TASK TO CARRY OUT -> Print exactly those lines that run from the beginning of the data to the line bearing "return [(x, side", inclusive.

** Begin DATA SEGMENT **

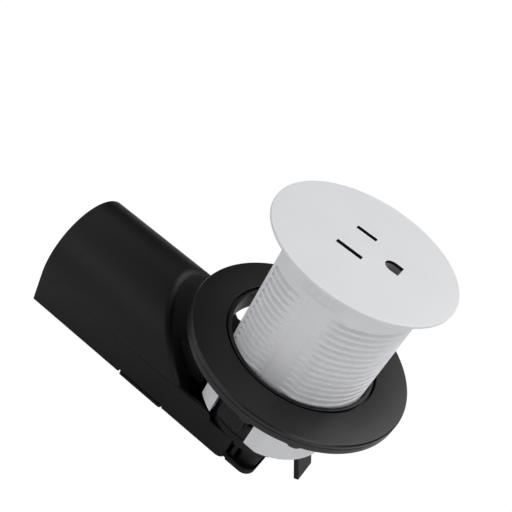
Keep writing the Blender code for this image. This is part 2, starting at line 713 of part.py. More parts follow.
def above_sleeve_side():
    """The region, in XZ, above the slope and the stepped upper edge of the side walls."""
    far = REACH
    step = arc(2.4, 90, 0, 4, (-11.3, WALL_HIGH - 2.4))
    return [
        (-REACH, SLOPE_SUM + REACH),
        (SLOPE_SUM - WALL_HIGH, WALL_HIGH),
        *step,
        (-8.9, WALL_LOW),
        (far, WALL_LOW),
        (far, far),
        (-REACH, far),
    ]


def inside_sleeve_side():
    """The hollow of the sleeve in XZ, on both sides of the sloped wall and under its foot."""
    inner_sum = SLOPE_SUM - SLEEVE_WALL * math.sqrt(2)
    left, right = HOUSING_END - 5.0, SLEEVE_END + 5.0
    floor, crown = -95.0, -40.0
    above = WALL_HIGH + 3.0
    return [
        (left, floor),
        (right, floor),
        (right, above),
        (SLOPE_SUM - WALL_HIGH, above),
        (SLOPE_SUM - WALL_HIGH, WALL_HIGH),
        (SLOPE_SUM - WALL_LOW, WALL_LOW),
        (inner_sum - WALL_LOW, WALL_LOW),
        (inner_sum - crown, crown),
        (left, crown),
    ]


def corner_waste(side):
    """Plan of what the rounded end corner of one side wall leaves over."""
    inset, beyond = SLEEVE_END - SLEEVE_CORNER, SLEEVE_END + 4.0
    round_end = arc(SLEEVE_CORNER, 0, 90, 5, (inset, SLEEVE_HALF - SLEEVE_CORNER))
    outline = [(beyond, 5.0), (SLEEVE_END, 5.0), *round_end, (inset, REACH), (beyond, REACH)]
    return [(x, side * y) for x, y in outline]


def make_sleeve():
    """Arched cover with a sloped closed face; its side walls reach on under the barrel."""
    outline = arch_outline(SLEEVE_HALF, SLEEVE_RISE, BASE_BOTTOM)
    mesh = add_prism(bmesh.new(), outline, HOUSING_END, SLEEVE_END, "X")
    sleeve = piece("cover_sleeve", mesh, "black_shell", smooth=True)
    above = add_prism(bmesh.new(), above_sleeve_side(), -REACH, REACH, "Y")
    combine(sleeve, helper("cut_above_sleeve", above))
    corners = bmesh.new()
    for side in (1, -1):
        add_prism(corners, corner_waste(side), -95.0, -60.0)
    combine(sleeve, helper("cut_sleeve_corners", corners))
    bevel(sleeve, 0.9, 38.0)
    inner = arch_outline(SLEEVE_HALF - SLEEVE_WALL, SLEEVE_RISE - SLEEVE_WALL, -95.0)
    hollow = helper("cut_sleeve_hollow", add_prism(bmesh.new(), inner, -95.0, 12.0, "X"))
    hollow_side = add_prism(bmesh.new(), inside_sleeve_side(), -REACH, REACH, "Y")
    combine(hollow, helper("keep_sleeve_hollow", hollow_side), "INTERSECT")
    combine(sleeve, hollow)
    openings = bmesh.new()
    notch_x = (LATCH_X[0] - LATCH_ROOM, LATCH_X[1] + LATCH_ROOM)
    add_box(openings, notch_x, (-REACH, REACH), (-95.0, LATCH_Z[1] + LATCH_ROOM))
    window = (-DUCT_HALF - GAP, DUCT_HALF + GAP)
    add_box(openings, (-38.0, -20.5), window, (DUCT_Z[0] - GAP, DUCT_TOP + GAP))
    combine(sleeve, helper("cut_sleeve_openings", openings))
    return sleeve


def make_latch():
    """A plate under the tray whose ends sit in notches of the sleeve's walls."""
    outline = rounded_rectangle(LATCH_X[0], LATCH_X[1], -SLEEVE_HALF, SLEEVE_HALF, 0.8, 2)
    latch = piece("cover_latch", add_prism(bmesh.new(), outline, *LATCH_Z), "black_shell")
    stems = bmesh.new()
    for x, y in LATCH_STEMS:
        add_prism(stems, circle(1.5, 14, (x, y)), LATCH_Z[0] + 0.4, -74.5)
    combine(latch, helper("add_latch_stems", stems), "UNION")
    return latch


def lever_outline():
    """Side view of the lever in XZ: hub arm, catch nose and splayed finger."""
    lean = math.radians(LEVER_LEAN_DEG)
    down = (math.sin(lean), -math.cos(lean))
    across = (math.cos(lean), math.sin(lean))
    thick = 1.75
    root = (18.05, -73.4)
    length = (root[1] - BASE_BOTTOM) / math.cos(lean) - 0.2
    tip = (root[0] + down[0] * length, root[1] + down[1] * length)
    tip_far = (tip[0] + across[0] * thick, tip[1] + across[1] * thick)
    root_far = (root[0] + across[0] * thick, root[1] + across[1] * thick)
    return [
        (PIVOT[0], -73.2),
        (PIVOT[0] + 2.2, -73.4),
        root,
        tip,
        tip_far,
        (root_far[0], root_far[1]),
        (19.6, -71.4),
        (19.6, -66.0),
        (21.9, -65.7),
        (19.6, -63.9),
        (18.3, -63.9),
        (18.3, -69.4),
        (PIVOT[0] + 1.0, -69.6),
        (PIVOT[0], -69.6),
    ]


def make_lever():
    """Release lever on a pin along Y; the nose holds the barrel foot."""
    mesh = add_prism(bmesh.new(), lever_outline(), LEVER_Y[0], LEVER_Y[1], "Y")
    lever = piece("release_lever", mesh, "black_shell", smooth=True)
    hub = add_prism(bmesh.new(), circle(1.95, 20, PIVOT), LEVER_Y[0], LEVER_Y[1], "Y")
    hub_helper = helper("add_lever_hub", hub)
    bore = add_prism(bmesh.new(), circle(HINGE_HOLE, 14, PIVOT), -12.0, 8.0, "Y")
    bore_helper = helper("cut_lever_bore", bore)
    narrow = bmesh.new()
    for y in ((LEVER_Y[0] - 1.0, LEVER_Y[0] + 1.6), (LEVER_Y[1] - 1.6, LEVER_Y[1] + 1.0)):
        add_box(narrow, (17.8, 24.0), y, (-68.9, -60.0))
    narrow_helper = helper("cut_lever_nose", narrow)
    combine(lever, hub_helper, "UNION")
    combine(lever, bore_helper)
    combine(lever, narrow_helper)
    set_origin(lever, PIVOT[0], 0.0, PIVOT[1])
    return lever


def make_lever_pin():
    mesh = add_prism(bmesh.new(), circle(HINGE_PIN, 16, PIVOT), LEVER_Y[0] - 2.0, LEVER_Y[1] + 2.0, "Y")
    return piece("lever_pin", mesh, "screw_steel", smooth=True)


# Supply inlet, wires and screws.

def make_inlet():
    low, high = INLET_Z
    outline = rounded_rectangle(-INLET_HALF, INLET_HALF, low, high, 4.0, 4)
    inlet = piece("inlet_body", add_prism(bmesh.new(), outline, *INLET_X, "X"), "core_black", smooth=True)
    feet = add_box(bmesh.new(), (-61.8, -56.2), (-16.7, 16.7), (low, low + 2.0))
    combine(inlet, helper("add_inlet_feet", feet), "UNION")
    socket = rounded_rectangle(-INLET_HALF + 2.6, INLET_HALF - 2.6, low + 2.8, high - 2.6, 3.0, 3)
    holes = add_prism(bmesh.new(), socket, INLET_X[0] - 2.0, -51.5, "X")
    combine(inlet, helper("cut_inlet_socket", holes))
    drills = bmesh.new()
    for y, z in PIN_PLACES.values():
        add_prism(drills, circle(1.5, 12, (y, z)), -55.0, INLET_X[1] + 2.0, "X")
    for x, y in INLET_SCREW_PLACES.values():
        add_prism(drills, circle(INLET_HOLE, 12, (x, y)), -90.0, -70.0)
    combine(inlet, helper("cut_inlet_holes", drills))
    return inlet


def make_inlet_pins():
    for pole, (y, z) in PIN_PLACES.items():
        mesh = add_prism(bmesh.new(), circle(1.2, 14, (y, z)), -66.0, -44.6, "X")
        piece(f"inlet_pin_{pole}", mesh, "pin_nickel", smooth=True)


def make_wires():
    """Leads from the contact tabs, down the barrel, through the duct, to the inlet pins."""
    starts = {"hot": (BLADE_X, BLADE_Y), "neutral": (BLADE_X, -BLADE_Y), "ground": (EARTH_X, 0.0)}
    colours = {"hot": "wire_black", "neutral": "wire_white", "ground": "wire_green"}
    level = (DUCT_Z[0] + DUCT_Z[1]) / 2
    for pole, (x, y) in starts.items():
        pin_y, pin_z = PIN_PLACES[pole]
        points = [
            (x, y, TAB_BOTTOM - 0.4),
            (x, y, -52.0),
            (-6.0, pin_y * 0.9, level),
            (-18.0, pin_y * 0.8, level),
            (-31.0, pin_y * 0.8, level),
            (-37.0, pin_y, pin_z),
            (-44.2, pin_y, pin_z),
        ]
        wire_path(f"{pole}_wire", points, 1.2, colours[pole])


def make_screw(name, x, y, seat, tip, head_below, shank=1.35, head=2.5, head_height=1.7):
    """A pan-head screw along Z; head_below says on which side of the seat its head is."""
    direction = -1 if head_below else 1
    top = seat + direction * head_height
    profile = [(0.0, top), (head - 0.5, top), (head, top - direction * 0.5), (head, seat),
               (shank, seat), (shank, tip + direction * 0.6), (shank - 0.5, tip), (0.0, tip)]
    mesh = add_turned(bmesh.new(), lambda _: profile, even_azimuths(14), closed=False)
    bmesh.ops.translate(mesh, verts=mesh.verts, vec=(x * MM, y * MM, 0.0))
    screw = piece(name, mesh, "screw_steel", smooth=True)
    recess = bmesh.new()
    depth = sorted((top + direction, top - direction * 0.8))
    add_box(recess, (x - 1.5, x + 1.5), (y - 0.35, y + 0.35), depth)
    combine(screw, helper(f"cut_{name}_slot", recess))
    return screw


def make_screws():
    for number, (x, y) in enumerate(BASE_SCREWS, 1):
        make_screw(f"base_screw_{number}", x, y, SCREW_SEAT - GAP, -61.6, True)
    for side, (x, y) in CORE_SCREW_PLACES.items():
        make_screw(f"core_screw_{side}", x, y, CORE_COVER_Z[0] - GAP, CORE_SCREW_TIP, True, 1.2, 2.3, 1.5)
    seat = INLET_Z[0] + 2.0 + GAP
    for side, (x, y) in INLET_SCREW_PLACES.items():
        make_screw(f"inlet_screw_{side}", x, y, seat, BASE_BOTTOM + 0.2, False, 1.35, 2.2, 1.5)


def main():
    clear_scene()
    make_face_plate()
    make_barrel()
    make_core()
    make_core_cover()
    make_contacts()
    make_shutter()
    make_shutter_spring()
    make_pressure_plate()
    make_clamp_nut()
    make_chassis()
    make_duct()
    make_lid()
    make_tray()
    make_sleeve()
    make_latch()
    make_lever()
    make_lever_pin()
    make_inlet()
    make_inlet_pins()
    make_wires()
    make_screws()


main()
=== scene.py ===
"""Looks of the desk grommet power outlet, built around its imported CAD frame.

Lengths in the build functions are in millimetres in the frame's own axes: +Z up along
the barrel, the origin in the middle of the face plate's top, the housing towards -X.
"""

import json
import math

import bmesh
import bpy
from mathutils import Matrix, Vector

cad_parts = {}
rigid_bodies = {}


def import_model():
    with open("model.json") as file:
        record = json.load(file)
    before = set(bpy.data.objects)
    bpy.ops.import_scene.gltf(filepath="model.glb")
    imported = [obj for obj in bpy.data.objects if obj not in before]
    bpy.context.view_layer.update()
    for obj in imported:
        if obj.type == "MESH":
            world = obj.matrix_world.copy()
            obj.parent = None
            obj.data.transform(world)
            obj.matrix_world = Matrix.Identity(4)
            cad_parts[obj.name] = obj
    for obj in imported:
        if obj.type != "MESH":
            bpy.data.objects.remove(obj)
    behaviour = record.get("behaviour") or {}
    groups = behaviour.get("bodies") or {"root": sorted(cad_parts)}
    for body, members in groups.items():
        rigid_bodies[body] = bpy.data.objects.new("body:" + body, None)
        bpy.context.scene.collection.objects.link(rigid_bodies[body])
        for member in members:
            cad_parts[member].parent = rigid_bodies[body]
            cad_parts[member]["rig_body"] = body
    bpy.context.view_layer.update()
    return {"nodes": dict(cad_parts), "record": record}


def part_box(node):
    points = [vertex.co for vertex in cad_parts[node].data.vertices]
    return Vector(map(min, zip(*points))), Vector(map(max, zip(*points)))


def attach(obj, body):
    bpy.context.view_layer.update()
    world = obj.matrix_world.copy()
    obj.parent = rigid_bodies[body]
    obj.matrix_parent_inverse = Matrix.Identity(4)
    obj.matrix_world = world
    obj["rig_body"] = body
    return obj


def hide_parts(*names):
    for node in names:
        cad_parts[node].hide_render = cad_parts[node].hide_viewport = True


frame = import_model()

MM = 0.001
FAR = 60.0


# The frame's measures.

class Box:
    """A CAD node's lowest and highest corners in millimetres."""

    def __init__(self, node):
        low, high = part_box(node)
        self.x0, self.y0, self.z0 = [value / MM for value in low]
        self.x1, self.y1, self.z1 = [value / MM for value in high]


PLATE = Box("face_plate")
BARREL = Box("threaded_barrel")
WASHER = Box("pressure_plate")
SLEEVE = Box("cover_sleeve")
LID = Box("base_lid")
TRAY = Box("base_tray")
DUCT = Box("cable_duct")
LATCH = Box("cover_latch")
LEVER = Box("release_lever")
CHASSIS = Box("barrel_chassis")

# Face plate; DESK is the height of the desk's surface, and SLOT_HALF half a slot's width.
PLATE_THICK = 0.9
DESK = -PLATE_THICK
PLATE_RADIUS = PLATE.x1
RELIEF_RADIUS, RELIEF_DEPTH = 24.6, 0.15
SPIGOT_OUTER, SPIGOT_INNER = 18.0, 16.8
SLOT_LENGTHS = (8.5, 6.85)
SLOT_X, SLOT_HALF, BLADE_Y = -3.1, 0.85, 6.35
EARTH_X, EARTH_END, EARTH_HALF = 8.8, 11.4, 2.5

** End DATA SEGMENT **

WORKED SOLUTION ->
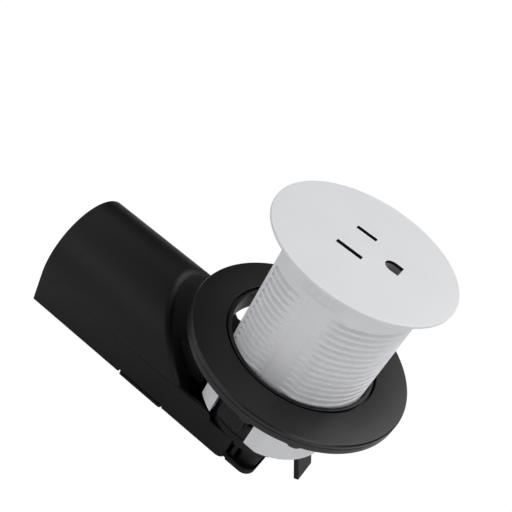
Keep writing the Blender code for this image. This is part 2, starting at line 713 of part.py. More parts follow.
def above_sleeve_side():
    """The region, in XZ, above the slope and the stepped upper edge of the side walls."""
    far = REACH
    step = arc(2.4, 90, 0, 4, (-11.3, WALL_HIGH - 2.4))
    return [
        (-REACH, SLOPE_SUM + REACH),
        (SLOPE_SUM - WALL_HIGH, WALL_HIGH),
        *step,
        (-8.9, WALL_LOW),
        (far, WALL_LOW),
        (far, far),
        (-REACH, far),
    ]


def inside_sleeve_side():
    """The hollow of the sleeve in XZ, on both sides of the sloped wall and under its foot."""
    inner_sum = SLOPE_SUM - SLEEVE_WALL * math.sqrt(2)
    left, right = HOUSING_END - 5.0, SLEEVE_END + 5.0
    floor, crown = -95.0, -40.0
    above = WALL_HIGH + 3.0
    return [
        (left, floor),
        (right, floor),
        (right, above),
        (SLOPE_SUM - WALL_HIGH, above),
        (SLOPE_SUM - WALL_HIGH, WALL_HIGH),
        (SLOPE_SUM - WALL_LOW, WALL_LOW),
        (inner_sum - WALL_LOW, WALL_LOW),
        (inner_sum - crown, crown),
        (left, crown),
    ]


def corner_waste(side):
    """Plan of what the rounded end corner of one side wall leaves over."""
    inset, beyond = SLEEVE_END - SLEEVE_CORNER, SLEEVE_END + 4.0
    round_end = arc(SLEEVE_CORNER, 0, 90, 5, (inset, SLEEVE_HALF - SLEEVE_CORNER))
    outline = [(beyond, 5.0), (SLEEVE_END, 5.0), *round_end, (inset, REACH), (beyond, REACH)]
    return [(x, side * y) for x, y in outline]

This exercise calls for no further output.